VCF Automation upgrade fails with vco-app pods stuck in CrashLoopBackoff
search cancel

VCF Automation upgrade fails with vco-app pods stuck in CrashLoopBackoff

book

Article ID: 425145

calendar_today

Updated On:

Products

VCF Automation

Issue/Introduction

 When upgrading VMware Cloud Foundation Automation (VCFA) from version 9.0.0 to 9.0.1, the process may fail with a timeout after two hours. This issue occurs because the vco-app pods in the Kubernetes cluster are stuck in a CrashLoopBackoff status. Specifically, the install-rpms init container fails to complete. You can verify this by checking the logs of the failing container, which will show an error indicating that there is no space left on the device during RPM installation.

Environment

  • Product: VMware Cloud Foundation Appliance (VCFA)
  • Versions: 9.0.0 upgrading to 9.0.1
  • Component: VMware Aria Operations Orchestrator (vco-app)

Cause

The persistent volume (PVC) associated with the vco-app pods runs out of available space. This prevents the install-rpms init container from installing the necessary updates required for the 9.0.1 version.

Resolution

To resolve this issue, you must clean the persistent volumes for each of the three vco-app pods.

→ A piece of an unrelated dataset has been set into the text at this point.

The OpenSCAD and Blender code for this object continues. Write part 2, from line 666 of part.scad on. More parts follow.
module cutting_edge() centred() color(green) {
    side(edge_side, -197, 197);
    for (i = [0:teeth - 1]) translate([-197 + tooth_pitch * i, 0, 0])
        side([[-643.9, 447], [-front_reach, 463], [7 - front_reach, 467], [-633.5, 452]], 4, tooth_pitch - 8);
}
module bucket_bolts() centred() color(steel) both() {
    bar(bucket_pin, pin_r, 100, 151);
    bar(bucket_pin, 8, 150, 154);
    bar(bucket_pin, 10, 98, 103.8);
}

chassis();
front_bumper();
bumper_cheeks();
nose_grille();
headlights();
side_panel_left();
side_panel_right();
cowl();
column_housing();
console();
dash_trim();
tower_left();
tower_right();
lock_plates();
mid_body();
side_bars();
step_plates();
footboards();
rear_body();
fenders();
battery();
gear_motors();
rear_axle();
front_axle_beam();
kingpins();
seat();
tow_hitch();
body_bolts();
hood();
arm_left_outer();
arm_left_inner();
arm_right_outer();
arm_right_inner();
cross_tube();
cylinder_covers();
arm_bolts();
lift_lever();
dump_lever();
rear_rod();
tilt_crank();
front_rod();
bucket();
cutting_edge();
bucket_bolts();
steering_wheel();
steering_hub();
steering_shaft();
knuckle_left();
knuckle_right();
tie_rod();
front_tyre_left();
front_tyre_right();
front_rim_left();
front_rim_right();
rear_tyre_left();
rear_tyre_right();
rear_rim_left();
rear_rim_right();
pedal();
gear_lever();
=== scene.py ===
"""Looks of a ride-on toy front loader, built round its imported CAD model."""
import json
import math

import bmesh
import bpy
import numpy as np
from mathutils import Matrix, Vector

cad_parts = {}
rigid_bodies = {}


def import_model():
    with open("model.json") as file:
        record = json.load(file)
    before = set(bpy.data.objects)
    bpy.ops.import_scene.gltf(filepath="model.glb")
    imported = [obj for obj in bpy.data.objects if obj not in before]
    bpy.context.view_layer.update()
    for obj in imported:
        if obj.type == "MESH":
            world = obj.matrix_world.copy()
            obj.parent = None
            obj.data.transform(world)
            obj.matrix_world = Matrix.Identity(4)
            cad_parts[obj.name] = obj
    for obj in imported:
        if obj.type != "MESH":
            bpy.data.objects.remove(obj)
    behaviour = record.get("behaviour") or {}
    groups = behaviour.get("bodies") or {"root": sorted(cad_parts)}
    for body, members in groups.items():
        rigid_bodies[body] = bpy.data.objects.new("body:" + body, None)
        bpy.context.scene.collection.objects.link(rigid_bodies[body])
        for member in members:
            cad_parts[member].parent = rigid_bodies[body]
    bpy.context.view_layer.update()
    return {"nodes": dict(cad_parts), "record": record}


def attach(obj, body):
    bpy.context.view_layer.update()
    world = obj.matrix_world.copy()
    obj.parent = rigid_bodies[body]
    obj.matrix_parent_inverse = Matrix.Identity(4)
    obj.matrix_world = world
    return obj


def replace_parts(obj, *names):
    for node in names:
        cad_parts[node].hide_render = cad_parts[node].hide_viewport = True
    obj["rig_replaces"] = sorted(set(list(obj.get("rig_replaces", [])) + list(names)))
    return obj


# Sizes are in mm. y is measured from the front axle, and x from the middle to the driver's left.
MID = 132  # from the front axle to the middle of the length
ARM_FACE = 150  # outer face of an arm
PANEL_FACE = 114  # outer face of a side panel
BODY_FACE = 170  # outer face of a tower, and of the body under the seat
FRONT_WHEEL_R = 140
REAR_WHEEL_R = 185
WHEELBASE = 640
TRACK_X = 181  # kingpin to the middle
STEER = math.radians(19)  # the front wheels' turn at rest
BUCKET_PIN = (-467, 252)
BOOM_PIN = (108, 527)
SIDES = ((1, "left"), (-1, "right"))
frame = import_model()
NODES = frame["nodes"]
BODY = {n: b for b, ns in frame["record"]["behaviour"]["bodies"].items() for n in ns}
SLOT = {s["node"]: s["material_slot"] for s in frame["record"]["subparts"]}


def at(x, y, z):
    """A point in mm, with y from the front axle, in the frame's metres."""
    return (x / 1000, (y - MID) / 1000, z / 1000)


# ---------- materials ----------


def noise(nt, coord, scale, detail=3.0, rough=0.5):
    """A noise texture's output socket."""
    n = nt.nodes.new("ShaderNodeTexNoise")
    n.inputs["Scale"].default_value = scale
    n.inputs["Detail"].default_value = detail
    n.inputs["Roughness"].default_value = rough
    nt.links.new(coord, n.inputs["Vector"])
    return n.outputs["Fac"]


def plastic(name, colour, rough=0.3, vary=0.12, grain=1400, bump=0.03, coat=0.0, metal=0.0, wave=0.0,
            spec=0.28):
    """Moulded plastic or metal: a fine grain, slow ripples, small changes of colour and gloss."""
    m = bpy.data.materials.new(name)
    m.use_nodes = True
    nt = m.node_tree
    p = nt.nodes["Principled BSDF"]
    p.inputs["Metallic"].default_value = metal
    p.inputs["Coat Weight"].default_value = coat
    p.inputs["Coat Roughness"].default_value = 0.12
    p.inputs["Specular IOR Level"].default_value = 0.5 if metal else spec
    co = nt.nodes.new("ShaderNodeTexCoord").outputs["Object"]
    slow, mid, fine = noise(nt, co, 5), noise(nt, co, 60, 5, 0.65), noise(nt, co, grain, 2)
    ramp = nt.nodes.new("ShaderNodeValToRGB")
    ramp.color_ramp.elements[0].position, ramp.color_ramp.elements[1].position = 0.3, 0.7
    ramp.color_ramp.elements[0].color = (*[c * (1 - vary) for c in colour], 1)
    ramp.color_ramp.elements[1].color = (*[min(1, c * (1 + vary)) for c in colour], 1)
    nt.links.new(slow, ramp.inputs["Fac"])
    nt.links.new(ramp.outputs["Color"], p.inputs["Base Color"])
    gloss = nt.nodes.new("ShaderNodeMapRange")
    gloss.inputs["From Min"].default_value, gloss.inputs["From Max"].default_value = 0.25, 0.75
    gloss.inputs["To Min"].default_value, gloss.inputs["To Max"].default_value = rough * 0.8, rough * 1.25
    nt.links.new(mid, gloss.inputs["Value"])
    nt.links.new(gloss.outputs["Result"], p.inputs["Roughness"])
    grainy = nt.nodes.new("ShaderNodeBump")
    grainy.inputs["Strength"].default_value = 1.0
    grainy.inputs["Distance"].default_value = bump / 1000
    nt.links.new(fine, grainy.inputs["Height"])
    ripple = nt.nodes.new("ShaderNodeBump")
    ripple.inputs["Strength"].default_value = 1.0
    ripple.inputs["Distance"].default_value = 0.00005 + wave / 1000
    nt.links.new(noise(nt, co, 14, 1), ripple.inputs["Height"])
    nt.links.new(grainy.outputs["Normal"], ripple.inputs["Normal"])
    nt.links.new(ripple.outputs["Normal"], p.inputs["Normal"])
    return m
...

  • Identify the Pod UID: Run the following command to find the unique identifier for the pod:
kubectl get pods vco-app-0 -n prelude -oyaml | yq '.metadata.uid'
  • Locate the Node: Identify which node the pod is running on and find its External IP:
kubectl get pods -n prelude -owide | grep vco-app-0
kubectl get nodes -owide
  • Access the Node: SSH into the identified node:
ssh vmware-system-user@<node_ip_address> sudo su -
  • Find the Mount Point: Locate the specific volume path using the UID found in Step 1:
mount | grep <pod_uid> | grep pvc
  • Clear the Directory: Navigate to the mount path and clear the usr/lib/vco directory: 
cd /var/lib/kubelet/pods/<pod_uid>/volumes/kubernetes.io~csi/<pvc_id>/mount cd usr/lib/vco rm -Rf *
  • Repeat these steps for vco-app-1 and vco-app-2.
  • Retry the upgrade from the Fleet LCM interface once all vco-app pods are in a Running state.